- [EXERCISE DESCRIPTION] Begin with the line that contains "blade_guard();" and end with the line that contains "points = [vertex.co": copy that span of lines exactly, and nothing outside it.

▬▬▬▬▬▬▬▬▬▬

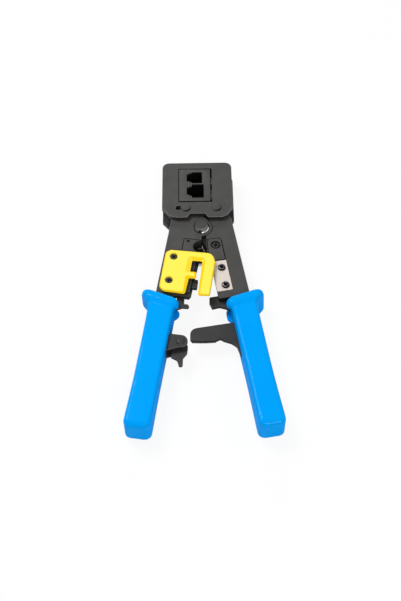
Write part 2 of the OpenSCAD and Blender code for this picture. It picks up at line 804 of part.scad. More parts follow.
module anvil_cover_plate() {
    color("#46484c") difference() {
        on_left() layer(lever_top, cover_top) difference() {
            plan([[-9.9, -cover_head, 1.5], [1.2, -cover_head, 0.3], [1.5, -13, 0], [1.5, -22, 2],
                [0.9, -54, 1], [-9.9, -54, 1]]);
            translate([-6.6, -cover_head - 2.2]) circle(0.55);
        }
        layer(lever_top - cut, cover_top + cut) spring_hole();
    }
}

module cutter_anvil() {
    out = 1.2 + anvil_out;
    color("#1e1f21") on_left() difference() {
        union() {
            layer(-left_in, left_in) plan([[-19, -28, 1], [1.1, -28, 0.5], [1.1, -41, 0.5],
                [0.1, -42, 0.5], [0.1, -52.4, 0.5], [-19, -52.4, 1]]);
            layer(2.9, left_in) plan([[-1, -42.4, 0.2], [out - 0.2, -42.4, 0.6],
                [out, -48.8, 0.6], [-1, -48.8, 0.2]]);
            layer(left_in - cut, lever_top - 0.05) plan([[1.1, -42.4, 0.3], [out - 0.2, -42.4, 0.6],
                [out, -48.8, 0.6], [1.1, -48.8, 0.3]]);
        }
        for (y = guard_screw_y) translate([guard_screw_x, -y, z_mid])
            cylinder(h = head_out, r = guard_shank + hold_fit);
    }
}

module guard_outline() {
    slot_right = guard_right - guard_bar_w;
    slot_left = slot_right - guard_slot_w;
    plan([
        [guard_left, -guard_start - 0.3, 4.2], [guard_right - 3, -guard_start + 0.7, 5],
            [guard_right, -guard_start - 5.5, 4],
        [guard_right + 0.2, -guard_end + 0.6, 1.2], [guard_right - guard_bar_w + 1, -guard_end, 1.2],
        [slot_right, -guard_start - guard_arch, 1], [slot_left, -guard_start - guard_arch, 1],
        [slot_left, -guard_start - 15.2, 0.4], [slot_left + 4.2, -guard_start - 15.2, 0.5],
        [slot_left + 4.6, -guard_start - 20.4, 0.5], [slot_left, -guard_start - 20.4, 0.4],
        [slot_left, -guard_end, 1.6], [guard_left + 0.4, -guard_end + 0.4, 5]
    ]);
}

module blade_guard() {
    color("#ffe030") on_left() difference() {
        union() {
            layer(guard_under, guard_top) guard_outline();
            layer(cover_top, guard_under) plan([[guard_left, -guard_start - 0.3, 4.2],
                [-2.6, -guard_start - 0.3, 1],
                [-2.6, -guard_end + 2.2, 1], [guard_left + 0.4, -guard_end + 2.2, 4]]);
        }
        for (y = guard_screw_y) translate([guard_screw_x, -y, z_mid + guard_top - 0.5])
            sunk_hole(guard_screw_r, guard_shank, guard_top);
        for (y = guard_screw_y) translate([guard_screw_x, -y, z_mid + guard_top - 0.6])
            cylinder(h = 1 + cut, r = guard_screw_r + 0.2);
    }
}

module guard_screws() {
    color("#1e1f21") on_left() for (y = guard_screw_y) translate([guard_screw_x, -y, z_mid + guard_top - 0.5])
        sunk_screw(guard_screw_r, guard_shank, guard_top - 1.5);
}

module left_stripper_hook() {
    low = ram_t / 2 + layer_gap + 0.1;
    color("#1e1f21") on_left() layer(low, left_in) {
        plan([[-7, -52.6, 0.8], [-2.4, -52.6, 0.4], [-2.4, -56.6, 0.6], [-1.9, -60.7, 0.5],
            [0.3, -60.5, 0.9], [1.6, -61.9, 0.7], [0.9, -63.1, 0.4], [-2.6, -63.2, 3],
            [-6.2, -65.4, 0.5], [-7, -65, 0.4]]);
    }
}

module left_lever_spacers() {
    color("#77797d") on_left() layer(-left_in, left_in) for (p = left_rivet_at) translate(p) difference() {
        circle(rivet_r * 2);
        circle(rivet_r + hold_fit);
    }
}

module left_lever_rivets() {
    color("#77797d") on_left() layer(-lever_top, lever_top) for (p = left_rivet_at) translate(p)
        circle(rivet_r);
}

// ---- Pawl ----

module pawl_bracket() {
    color("#2a2c2f") on_left() difference() {
        union() {
            for (side = [-1, 1]) layer(side > 0 ? ear_out - ear_t : -ear_out,
                side > 0 ? ear_out : ear_t - ear_out) {
                translate(pawl_at) circle(ear_r);
                plan([[-tang_inner, -84.2, 0], [pawl_at.x, -84.2, 0],
                    [pawl_at.x, -pawl_pin_y - ear_r, 0], [-3, -94.5, 3],
                    [-tang_inner, -97.2, 0]]);
            }
            layer(-ear_out, ear_out) translate([-tang_inner, -97.2]) square([1.8, 9]);
        }
        translate([pawl_at.x, pawl_at.y, 0]) cylinder(h = 2 * z_mid, r = pawl_pin_r + hold_fit);
    }
}

module pawl_pin() {
    color("#77797d") on_left() translate([pawl_at.x, pawl_at.y, z_mid]) {
        cylinder(h = 2 * ear_out, r = pawl_pin_r, center = true);
        for (side = [0, 1]) mirror([0, 0, side]) translate([0, 0, ear_out]) rotate_extrude()
            polygon([[0, 0], [2.8, 0], [2.8, 0.3], [2, 0.7], [0, 0.9]]);
    }
}

module pawl_spring() {
    low = pawl_t / 2 + 0.2;
    high = ear_out - ear_t - 0.1;
    wire = 0.3;
    color("#a0a3a7") on_left() {
        layer(low, high) translate(pawl_at) difference() {
            circle(pawl_pin_r + 1);
            circle(pawl_pin_r + 0.3);
        }
        layer(low, low + 2 * wire) translate(pawl_at + [-pawl_pin_r - 0.95, -4.5]) square([2 * wire, 4.5]);
    }
}

module pawl() {
    color("#26282b") on_left() layer(-pawl_t / 2, pawl_t / 2) translate(pawl_at) difference() {
        plan([[2.1, 2.2, 0.2], [4.6, -0.5, 1.5], [4.9, -5.5, 2], [2.9, -9, 2], [3.6, -14.6, 1.1],
            [1.4, -15.2, 0.9],
            [-0.4, -11, 2.5], [-4.4, -9.6, 0.8], [-4.6, -5.2, 1.5], [-2.6, 1.6, 1.5]]);
        circle(pawl_pin_r + pin_fit);
    }
}

// ---- Opening spring ----

function peg_place(side) =
    let (a = leg_turn[side], n = side == 0 ? a - 90 : a + 90, off = peg_r + spring_wire_r + 0.1 - leg_start)
    spring_at + peg_along * [cos(a), sin(a)] + off * [cos(n), sin(n)];

module opening_spring() {
    color("#a0a3a7") {
        layer(-ram_t / 2, ram_t / 2) translate(spring_at) difference() {
            circle(spring_coil_r);
            circle(spring_coil_r - 2.5 * spring_wire_r);
        }
        for (side = [0, 1]) translate([spring_at.x, spring_at.y,
            z_mid + (side - 0.5) * (ram_t - 3 * spring_wire_r)])
            rotate(leg_turn[side]) translate([0, (side == 0 ? 1 : -1) * leg_start, 0]) rotate([0, 90, 0])
                cylinder(h = leg_l, r = spring_wire_r);
    }
}

module left_spring_peg() {
    color("#77797d") layer(-left_in, left_in) translate(peg_place(0)) circle(peg_r);
}

module right_spring_peg() {
    color("#77797d") layer(-right_in, right_in) translate(peg_place(1)) circle(peg_r);
}

head_body();
head_rear_plate();
head_screws();
die_block();
die_screws();
right_head_pin();
ram_plate();
punch_holder();
holder_pins();
contact_punch_8p();
contact_punch_6p();
relief_punches();
trim_blade();
trim_blade_screws();
right_lever_front_plate();
right_lever_rear_plate();
pivot_bolt();
pivot_nut();
pivot_bush();
blade_backing_plate();
backing_plate_screw();
cutter_blade();
cutter_blade_screws();
right_stripper_block();
ratchet_arm();
right_lever_rivets();
right_grip();
left_lever_front_plate();
left_lever_rear_plate();
left_slide_pin();
anvil_cover_plate();
cutter_anvil();
blade_guard();
guard_screws();
left_stripper_hook();
left_lever_spacers();
left_lever_rivets();
pawl_bracket();
pawl_pin();
pawl_spring();
left_grip();
opening_spring();
left_spring_peg();
right_spring_peg();
pawl();
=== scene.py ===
"""Visible pieces, finishes and stage of an open crimping tool for modular plugs."""

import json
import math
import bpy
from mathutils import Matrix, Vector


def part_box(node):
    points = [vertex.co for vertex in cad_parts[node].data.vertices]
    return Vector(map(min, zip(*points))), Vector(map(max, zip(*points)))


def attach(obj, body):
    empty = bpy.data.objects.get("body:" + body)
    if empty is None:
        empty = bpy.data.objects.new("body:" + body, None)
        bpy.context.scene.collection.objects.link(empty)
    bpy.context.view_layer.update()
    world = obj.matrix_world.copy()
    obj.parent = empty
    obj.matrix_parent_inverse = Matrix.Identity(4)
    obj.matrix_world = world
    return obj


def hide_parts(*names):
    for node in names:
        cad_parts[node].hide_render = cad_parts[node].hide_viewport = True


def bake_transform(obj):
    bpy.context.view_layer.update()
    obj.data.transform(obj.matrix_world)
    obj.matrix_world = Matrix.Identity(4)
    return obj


bl_info = {
    "name": "Crimping Tool Builder",
    "version": (1, 0, 0),
    "blender": (4, 5, 0),
    "location": "3D View > Sidebar > Crimping Tool",
    "description": "Builds the visible pieces and finishes of a crimping tool on its packed frame",
    "category": "Add Mesh",
}

import bmesh
import bpy
import numpy as np
from bpy.props import FloatProperty, FloatVectorProperty, IntProperty, PointerProperty
from mathutils import Matrix, Vector

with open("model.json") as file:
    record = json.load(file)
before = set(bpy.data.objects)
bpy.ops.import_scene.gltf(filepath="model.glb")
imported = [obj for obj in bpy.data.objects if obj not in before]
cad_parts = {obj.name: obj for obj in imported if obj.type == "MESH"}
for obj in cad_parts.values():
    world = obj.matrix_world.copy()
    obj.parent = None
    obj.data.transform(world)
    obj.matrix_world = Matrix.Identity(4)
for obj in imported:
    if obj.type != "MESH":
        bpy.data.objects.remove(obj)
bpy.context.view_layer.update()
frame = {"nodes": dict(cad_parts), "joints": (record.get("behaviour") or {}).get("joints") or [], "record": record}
NODES = frame["nodes"]
BODY_OF = {node: body for body, nodes in frame["record"]["behaviour"]["bodies"].items() for node in nodes}
JOINTS = {joint["name"]: joint for joint in frame["joints"]}
MM = 0.001
MID = JOINTS["left_lever_turn"]["pos_m"][2]          # height of the tool's middle plane
LEVER_TILT = math.radians(9.2)                       # each lever's angle from the tool's middle line
ROUND = 64                                           # columns round a turned piece


# ---------------------------------------------------------------- settings

class CrimperSizes(bpy.types.PropertyGroup):
    """Sizes of the pieces that are finer than the frame"""
    plate_edge: FloatProperty(
        name="Plate edge", description="Rounding of the steel plates' edges",
        default=0.00022, min=0.00005, max=0.0005, unit="LENGTH", precision=5)
    guard_edge: FloatProperty(
        name="Guard edge", description="Rounding of the guard's outer edges",
        default=0.0011, min=0.0003, max=0.0012, unit="LENGTH", precision=5)
    guard_slope: FloatProperty(
        name="Guard slope", description="Width of the slope that leads to the guard's slot",
        default=0.0030, min=0.0012, max=0.0034, unit="LENGTH", precision=5)
    rim_round: FloatProperty(
        name="Rim rounding", description="Radius of the rounded rim at the front of a grip",
        default=0.0030, min=0.001, max=0.0034, unit="LENGTH", precision=5)
    grip_half: FloatProperty(
        name="Grip half thickness", description="Half the thickness of a grip behind its rim",
        default=0.0087, min=0.0075, max=0.0088, unit="LENGTH", precision=5)
    spring_turns: IntProperty(
        name="Spring turns", description="Turns of the opening spring's coil", default=3, min=2, max=4)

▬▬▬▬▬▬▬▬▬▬

- [TASK RESULT]
blade_guard();
guard_screws();
left_stripper_hook();
left_lever_spacers();
left_lever_rivets();
pawl_bracket();
pawl_pin();
pawl_spring();
left_grip();
opening_spring();
left_spring_peg();
right_spring_peg();
pawl();
=== scene.py ===
"""Visible pieces, finishes and stage of an open crimping tool for modular plugs."""

import json
import math
import bpy
from mathutils import Matrix, Vector


def part_box(node):
    points = [vertex.co for vertex in cad_parts[node].data.vertices]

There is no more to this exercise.